I am preparing a presentation for this Genocide conference and just got to the part about the apology. These survivors of the French WWII deportations keep saying they want an apology from the train company for deporting them and/or their families to the German border where they were then taken to Auschwitz by German train drivers.

Of course we can understand they want an apology. But many have refused the apology when it is made. Some first refused the apology because it was only given in English, then it was refused because the survivors claimed it was only given to serve the company's greater business interests.

This has caused me to think and read more about apology in general. What are we looking for? Have you ever received an apology and it did not feel as good or cathartic as you had hoped? A hoped-for apology, once given, rarely seems to have the effect we suppose. 

I think this might be because we do not want the words "I'm sorry,"  we might want the person or company to fully share our understanding of the world and our experience of it! Impossible.
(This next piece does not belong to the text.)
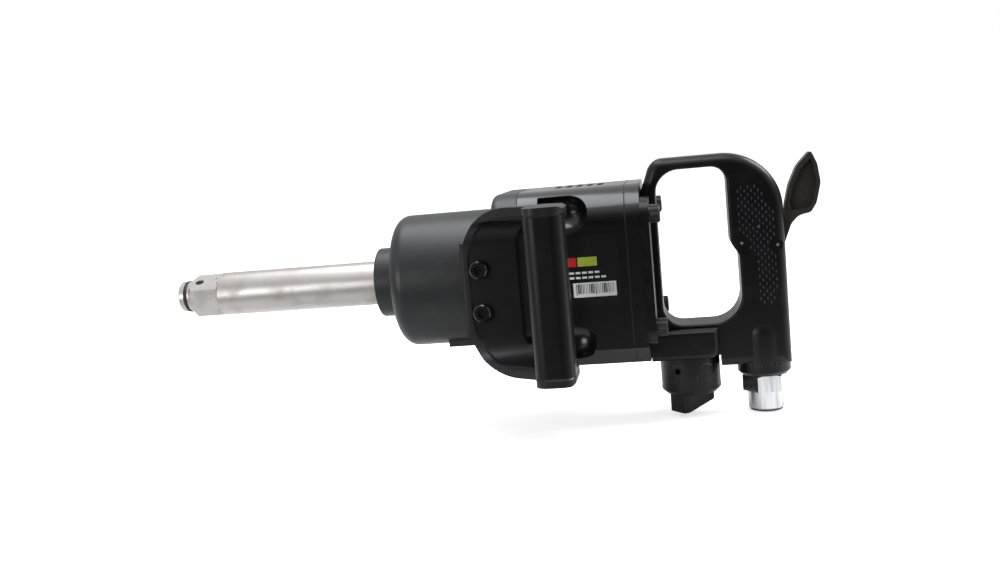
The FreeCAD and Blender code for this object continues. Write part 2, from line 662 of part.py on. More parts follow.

No one knows what it was like to lose your parents in the WWII deportations. Even others who lost their parents had different experiences. I discovered this talking to survivors. One told me that she felt so close to her mother and could always feel her after she was gone. The other has little recollection of her mother. 

So we can never really understand. So why do we apologize? To say that we care? 

The work then goes to the victim..not to forgive, necessarily,  but to let go of the hope that the other will ever understand the loss or the experience. And to let go of the idea that we will ever be at the same levels of spiritual development or that the other person is who we want them to be. They may apologize but never change. That's the pain. Now, in the case of the train company, yes they changed, of course. After the war, no more deportations. In interpersonal conflict, however, I think what we hope for is not an apology perhaps but for the evolution of the other. 

I think the act of the apology is so interesting because it highlights our fundamental separation -- I am not you and you are not me We feel the gap in these moments. 

Yes, the Buddhists and Levinas fans are yapping in my ear saying that we are all ONE and some native american tribes telling me when one is wounded the community is wounded. 

But I find, in the moment of apology, the reminder how little we can see and experience this oneness.  The separation feels most palpable when we work to try to close the gap.